Since then, global warming has emerged as another threat to Sierra Nevada habitats, presenting an additional impetus for scientists to resurvey those sites, which spanned as far north as Lassen Volcanic National Park, through Yosemite National Park, and south to Mount Whitney. To that end, Craig Moritz, UC Berkeley professor of integrative biology and director of the Museum of Vertebrate Zoology, began the Grinnell Resurvey Project in 2003 with funding from the National Science Foundation, the Yosemite Foundation and the National Park Service.

In many cases, the biologists were able to hike along the same trails that Grinnell and his colleagues walked some 90 years earlier. When comparing modern data with those earlier records, the researchers used statistical methods that minimized false absences of species when cataloging the occurrence of wildlife.

In 2008, 100 years after the founding of the Museum of Vertebrate Zoology, the UC Berkeley-led team published the first study based upon the resurvey. That study found that small mammals were moving to higher elevations or reducing their ranges in response to global warming.
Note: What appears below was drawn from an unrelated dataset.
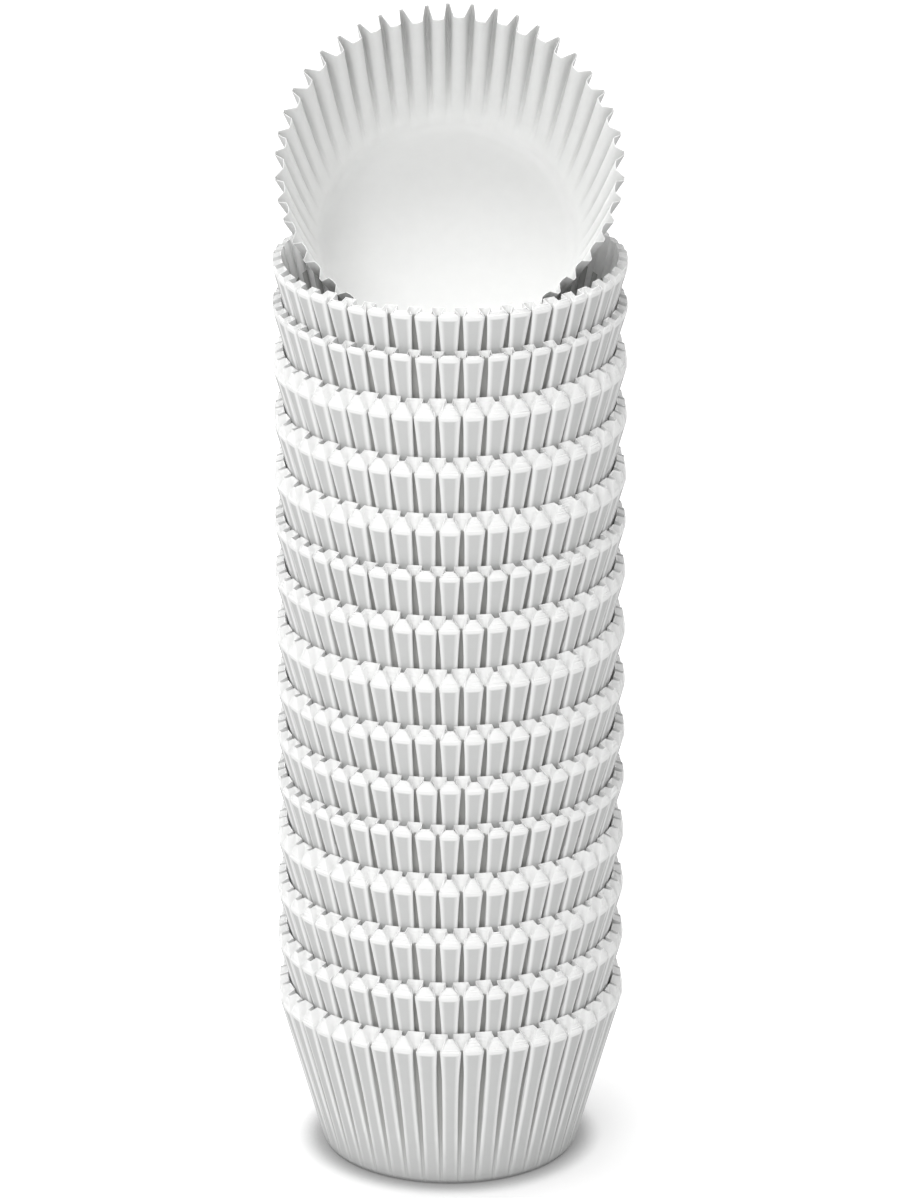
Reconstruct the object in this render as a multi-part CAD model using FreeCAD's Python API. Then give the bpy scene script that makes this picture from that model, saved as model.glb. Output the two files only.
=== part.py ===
import FreeCAD
import Part
import math
import os

V = FreeCAD.Vector

# Driving sizes, in millimetres and degrees.
base_diameter = 50.0
wall_height = 32.0
rim_diameter = 68.3
pleat_count = 46
paper_thickness = 0.08
nest_gap = 0.02
floor_air = 0.09
pleat_depth = 1.78
flank_run = 0.22
ridge_share = 0.46
seat_clearance = 0.12

# Liners in each bundle, from the table up, and how far each bundle leans about X and Y.
liners_in_bundle = [13, 10, 11, 13, 7, 9, 10, 13, 10, 7, 13, 11, 13, 4, 5]
bundle_leans = [
    (0.0, 0.0), (0.2, -0.25), (-0.1, -0.1), (-0.3, 0.15), (-0.1, 0.3),
    (0.2, 0.15), (0.25, -0.15), (-0.05, -0.35), (-0.3, -0.1), (-0.05, 0.2),
    (0.3, 0.15), (0.15, -0.25), (-0.2, -0.15), (-0.1, 0.2), (0.2, 0.05),
]

# The loose liner that leans on the top bundle, open towards the front.
loose_pleat_depth = 2.6
loose_flank_run = 0.85
loose_axis_rise = 44.0
loose_squeeze = 0.98
loose_stretch = 1.03
loose_clearance = 0.2
loose_reach = 15.0

PARTS = "parts"
SETTLE_ROUNDS = 30
FOLD_SAMPLES = 24

base_radius = base_diameter / 2
rim_radius = rim_diameter / 2
flare = rim_radius - base_radius
slope = math.atan2(flare, wall_height)
wall_slant = math.hypot(flare, wall_height)
corner_shift = (1 - math.sin(slope)) / math.cos(slope)
sheet_pitch = paper_thickness + nest_gap
pleat_angle = 2 * math.pi / pleat_count
flat_tolerance = 1e-7


def polar(radius, angle, z):
    return V(radius * math.cos(angle), radius * math.sin(angle), z)


def stack_depth(liners):
    """Thickness of a bundle's wall, square to the paper."""
    return liners * sheet_pitch - nest_gap


def flat_widths(radius, flank, depth, shift):
    """Widths of a ridge and of a groove floor, the ridge widened by the paper outside it."""
    flats = pleat_angle * radius - 2 * flank
    spread = 2 * math.tan((math.pi / 2 - math.atan2(flank, depth)) / 2) * shift
    return flats * ridge_share + spread, flats * (1 - ridge_share) - spread


def corner_radius(inset, lift):
    """Radius where the floor meets the wall of a skin that lies inset and lifted."""
    return base_radius - (inset - lift * math.sin(slope)) / math.cos(slope)


def pleated_skin(corner, slant, lift, shift, depth, flank, ovals=(1.0, 1.0)):
    """Fold points of one skin of a pleated wall: its ring at the floor and its ring at the rim."""
    ridge_radius = corner + slant * math.sin(slope)
    ridge_z = lift + slant * math.cos(slope)
    groove_radius = ridge_radius - depth
    groove_z = lift + math.sqrt(slant ** 2 - (groove_radius - corner) ** 2)
    ridge, groove = flat_widths(ridge_radius - depth / 2, flank, depth, shift)
    foot_ridge = pleat_angle * corner * ridge_share + 2 * shift
    foot = []
    rim = []
    for pleat in range(pleat_count):
        middle = pleat * pleat_angle - math.pi / 2
        half = foot_ridge / 2 / corner
        foot.append(polar(corner, middle - half, lift))
        foot.append(polar(corner, middle + half, lift))
        half = math.atan2(ridge / 2, ridge_radius)
        rim.append(polar(ridge_radius / math.cos(half), middle - half, ridge_z))
        rim.append(polar(ridge_radius / math.cos(half), middle + half, ridge_z))
        half = math.atan2(groove / 2, groove_radius)
        middle += pleat_angle / 2
        rim.append(polar(groove_radius / math.cos(half), middle - half, groove_z))
        rim.append(polar(groove_radius / math.cos(half), middle + half, groove_z))
    rim = [V(p.x * ovals[0], p.y * ovals[1], p.z) for p in rim]
    return foot, rim


def panel(*corners):
    """One flat face, or two triangles where four corners aren't in one plane."""
    if len(corners) == 4:
        a, b, c, d = corners
        if abs((b - a).cross(c - a).dot(d - a)) > flat_tolerance:
            return panel(a, b, c) + panel(a, c, d)
    return [Part.Face(Part.makePolygon(list(corners) + [corners[0]]))]


def wall_panels(foot, rim):
    """The ridges, groove floors and flanks of one skin."""
    faces = []
    for pleat in range(pleat_count):
        f0, f1 = foot[2 * pleat:2 * pleat + 2]
        f2 = foot[(2 * pleat + 2) % len(foot)]
        r0, r1, r2, r3 = rim[4 * pleat:4 * pleat + 4]
        r4 = rim[(4 * pleat + 4) % len(rim)]
        faces += panel(f0, f1, r1, r0)
        faces += panel(f1, r2, r1)
        faces += panel(f1, f2, r3, r2)
        faces += panel(f2, r4, r3)
    return faces


def cup(outer, inner):
    """A closed solid between an outer and an inner skin."""
    faces = wall_panels(*outer) + wall_panels(*inner)
    faces += [Part.Face(Part.makePolygon(skin[0] + [skin[0][0]])) for skin in (outer, inner)]
    count = len(outer[1])
    for i in range(count):
        j = (i + 1) % count
        faces += panel(outer[1][i], outer[1][j], inner[1][j], inner[1][i])
    shell = Part.Shell(faces)
    shell.sewShape()
    solid = Part.Solid(shell)
    if solid.Volume < 0:
        solid.reverse()
    return solid


def skin_at(sheet, side, liners):
    """Outer (0) or inner (1) skin of one sheet of a bundle, counted from the outside."""
    inset = sheet * sheet_pitch + side * paper_thickness
    lift = sheet * (sheet_pitch + floor_air)
    corner = corner_radius(inset - side * paper_thickness, lift)
    slant = wall_slant + base_radius - corner
    corner -= side * paper_thickness * corner_shift
    slant -= side * paper_thickness * corner_shift
    lift += side * paper_thickness
    shift = stack_depth(liners) / 2 - inset
    return pleated_skin(corner, slant, lift, shift, pleat_depth, flank_run)


def bundle(liners):
    """The outermost liner, the liners pressed together inside it and the innermost liner."""
    last = liners - 1
    return {
        "outer_liner": cup(skin_at(0, 0, liners), skin_at(0, 1, liners)),
        "packed_liners": cup(skin_at(1, 0, liners), skin_at(last - 1, 1, liners)),
        "inner_liner": cup(skin_at(last, 0, liners), skin_at(last, 1, liners)),
    }


def inner_groove(liners):
    """Radius and height of the innermost groove floor at the rim of a bundle."""
    rim = skin_at(liners - 1, 1, liners)[1]
    edge = (rim[2] + rim[3]) / 2
    return math.hypot(edge.x, edge.y), edge.z


def seat_height(liners):
    """Height on a bundle's own wall where its ridges meet the grooves of the bundle below."""
    radius = inner_groove(liners)[0] - seat_clearance
    return (radius - base_radius) / math.tan(slope)


def bundle_places():
    """Where each bundle stands, its seat ring centred in the rim of the bundle below."""
    places = []
    seat = V(0, 0, 0)
    ring = V(0, 0, 0)
    for liners, lean in zip(liners_in_bundle, bundle_leans):
        turn = FreeCAD.Rotation(V(1, 0, 0), lean[0])
        turn = turn.multiply(FreeCAD.Rotation(V(0, 1, 0), lean[1]))
        places.append(FreeCAD.Placement(seat - turn.multVec(ring), turn))
        seat = places[-1].multVec(V(0, 0, inner_groove(liners)[1]))
        ring = V(0, 0, seat_height(liners))
    return places


def loose_skins():
    """Skins of a single liner with wider, sharper pleats, a little taller than wide at its rim."""
    skins = []
    for side in (0, 1):
        trim = side * paper_thickness * corner_shift
        lift = side * paper_thickness
        shift = paper_thickness / 2 - lift
        skins.append(pleated_skin(base_radius - trim, wall_slant - trim, lift, shift,
                                  loose_pleat_depth, loose_flank_run,
                                  (loose_squeeze, loose_stretch)))
    return skins


def tip_over(point):
    """A point of the loose liner, tipped about the middle of its rim to face the front."""
    turn = FreeCAD.Rotation(V(1, 0, 0), 90 - loose_axis_rise)
    return turn.multVec(point - V(0, 0, wall_height))


def fold_points(foot, rim):
    """Points along every ridge corner of the tipped liner."""
    points = []
    for pleat in range(pleat_count):
        for side in (0, 1):
            low = tip_over(foot[2 * pleat + side])
            high = tip_over(rim[4 * pleat + side])
            points += [low + (high - low) * (i / FOLD_SAMPLES) for i in range(FOLD_SAMPLES + 1)]
    return points


def clear_height(points, back):
    """Lowest height of the tipped liner above the top bundle's grooves at a place along Y."""
    liners = liners_in_bundle[-1]
    mouth, rim_z = inner_groove(liners)
    foot = skin_at(liners - 1, 1, liners)[0][0]
    rise = (rim_z - foot.z) / (mouth - math.hypot(foot.x, foot.y))
    mouth -= loose_clearance
    lift = 0
    for point in points:
        reach = math.hypot(point.x, point.y + back)
        if reach < rim_radius + loose_clearance:
            lift = max(lift, min(0, (reach - mouth) * rise) - point.z)
    return rim_z + lift


def settled(points):
    """Place along Y where the tipped liner sits lowest, held by both sides of the cup."""
    low, high = -loose_reach, 0
    for _ in range(SETTLE_ROUNDS):
        third = (high - low) / 3
        if clear_height(points, low + third) < clear_height(points, high - third):
            high -= third
        else:
            low += third
    return V(0, low, clear_height(points, low))


def loose_liner(place):
    """The liner that rests in the mouth of the top bundle, open towards the front."""
    skins = loose_skins()
    spot = settled(fold_points(*skins[0]))
    print("loose liner stands at", spot)
    skins = [[[place.multVec(tip_over(p) + spot) for p in ring] for ring in skin] for skin in skins]
    return cup(*skins)


def export(shape, name):
    shape.exportStep(os.path.join(PARTS, name + ".step"))
    print(name, len(shape.Faces), shape.isValid(), round(shape.Volume, 1))


os.makedirs(PARTS, exist_ok=True)
made = {liners: bundle(liners) for liners in set(liners_in_bundle)}
places = bundle_places()
for number, place in enumerate(places):
    for piece, shape in made[liners_in_bundle[number]].items():
        placed = shape.copy()
        placed.Placement = place
        export(placed, "bundle_%02d_%s" % (number + 1, piece))
export(loose_liner(places[-1]), "tilted_liner")
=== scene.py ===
import math
import random
from collections import namedtuple

import bmesh
import bpy
from bpy.props import FloatProperty, FloatVectorProperty, IntProperty, PointerProperty
from bpy.types import Operator, Panel, PropertyGroup
from mathutils import Matrix, Vector, noise


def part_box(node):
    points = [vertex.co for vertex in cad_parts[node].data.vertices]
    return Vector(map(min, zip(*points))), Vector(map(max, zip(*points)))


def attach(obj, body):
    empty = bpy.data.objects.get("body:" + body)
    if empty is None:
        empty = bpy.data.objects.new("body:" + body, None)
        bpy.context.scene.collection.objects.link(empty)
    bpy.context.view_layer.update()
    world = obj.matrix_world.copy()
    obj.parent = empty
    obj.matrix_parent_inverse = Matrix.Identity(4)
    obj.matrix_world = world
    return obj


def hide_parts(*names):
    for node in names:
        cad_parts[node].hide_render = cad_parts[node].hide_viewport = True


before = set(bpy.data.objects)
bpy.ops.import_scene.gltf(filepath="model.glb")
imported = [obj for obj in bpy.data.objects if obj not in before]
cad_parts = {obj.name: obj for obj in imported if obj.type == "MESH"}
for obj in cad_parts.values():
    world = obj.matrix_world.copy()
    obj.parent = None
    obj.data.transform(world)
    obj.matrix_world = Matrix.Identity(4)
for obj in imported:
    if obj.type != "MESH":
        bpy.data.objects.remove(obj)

bl_info = {
    "name": "Stack of cupcake liners",
    "version": (1, 0, 0),
    "blender": (4, 5, 0),
    "location": "View3D > Sidebar > Liners",
    "description": "Nested bundles of pleated paper baking cups with one loose cup on top",
    "category": "Object",
}

BODY = "root"
PHOTO_HEIGHT = 1198
FRONT = -math.pi / 2

# The fold between floor and wall: its reach in metres, a ring half way round it as shares of that
# reach, and how often the loose liner's fold is smoothed.
ROUND_OFF = 0.0009
ROUND_IN = 0.28
ROUND_UP = 0.13
CORNER_ROUNDS = 10

# How the folds open up the wall: a flank's run at the floor in metres, how high the waist lies, how
# late a pleat's rise at the rim sets in, how soon the sinking and the marks that steer the painted
# highlight and the painted shade are full, and where a fold's painted highlight starts across a
# ridge.
FOOT_FLANK = 0.00025
WAIST_BEND = 1.8
RISE_BEND = 8
SINK_GROWTH = 2
CREASE_GROWTH = 3
HOLLOW_GROWTH = 2.5
CREASE_FROM = 0.8

# The most by which one pleat differs from the next: turn in radians, width and depth as shares.
PLEAT_TURN = 0.005
PLEAT_WIDTH = 0.035
PLEAT_SHALLOWER = 0.1

# The usual rise or fall of one pleat's rim, and the most that one sheet's edge adds, in metres.
RIM_RISE = 0.00013
CUT_RISE = 0.00007

# How uneven the pleats are, in the bundles and in the loose liner.
BUNDLE_UNEVENNESS = 1.0
LOOSE_UNEVENNESS = 1.6

# Waves round a rim: how many, how high in metres, and where they start.
SHARED_WAVES = [(2, 0.00009, 0.6), (3, 0.00006, 1.9)]
LOOSE_WAVES = [(3, 0.00025, 0.4), (5, 0.0002, 2.2)]

# The loose liner's floor: a dome and dents in metres, dents a metre, and how soon both fade.
FLOOR_DOME = 0.0004
FLOOR_DENT = 0.00035
DENT_SCALE = 45
DENT_LAYER = 3.1
FLOOR_FADE = 6

# Seeds: one run of them for each bundle, its last for the innermost liner, and the loose liner's.
SEEDS_A_BUNDLE = 100
INNERMOST_SEED = 99
LOOSE_SEED = 77

# Noises in the paper: features a metre, detail and, for the fibres, roughness.
CLOUD = (420.0, 3.0)
FLECK = (2600.0, 2.0)
FIBRE = (3800.0, 4.0, 0.65)
COCKLE = (260.0, 1.0)
CLOUD_SHARE = 0.7
FLECK_SHARE = 0.3
COCKLE_HEIGHT = 2.5

# Over what reach the paper's tones change at the floor's edge and the painted light sets in at the
# rim, as shares of the wall's slant, and how late the painted shade sets in on the way down into a
# groove.
FLOOR_BLEND = 0.07
RIM_BLEND = 0.015
GROOVE_BEND = 1.5

# Where the painted light of the cut edge starts up the wall, and how strong it and the painted
# highlight on the pressed folds are.
BUNDLE_EDGES = {"rim_start": 0.968, "rim_light_strength": 1.0, "crease_highlight_strength": 0.9}
LOOSE_EDGES = {"rim_start": 0.98, "rim_light_strength": 0.35, "crease_highlight_strength": 0.3}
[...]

"When we did the mammal work in Yosemite, we saw some species moving up in elevation, but some did not, and we didn't really know why," said Moritz, who is also co-author of this study. "This new paper is giving us a clue about whether or not a species will be forced to shift when climate change alters its niche."

Some bird species, such as the Dusky Flycatcher and the Green-tailed Towhee, were more sensitive to temperature changes, while precipitation was the motivating factor for the move of species such as the Yellow-rumped Warbler and the Lazuli Bunting. About a quarter of the species tracked were affected by both temperature and rainfall.

Modeling responses to future climate change typically assumes that species will move according to their preferred "Grinnellian" or "climatic" niche, but few studies have directly examined whether those assumptions were valid.

"This study shows the assumptions that underlie existing forecasts of how species will respond to climate change are valid, at least for most bird species in the mountains of California," said study co-author and conservation biologist Steve Beissinger, UC Berkeley professor of environmental science, policy and management. "This is alarming because forecasts suggest many species will go extinct with the climate warming that we expect to occur, but it also gives us confidence that costly conservation investments made now based on climate forecasts will have a valuable payoff in the future."

Tingley said that future studies should determine whether these findings are true for other species. "Birds are arguably more mobile than many other species, so it remains to be seen whether other animals will be able to keep pace with future climate change, which is anticipated to be far greater in magnitude and faster in rate than what we have experienced thus far," he said.

Another co-author of the study is William Monahan, a scientist at Audubon California and a former UC Berkeley Ph.D. student at the Museum of Vertebrate Zoology.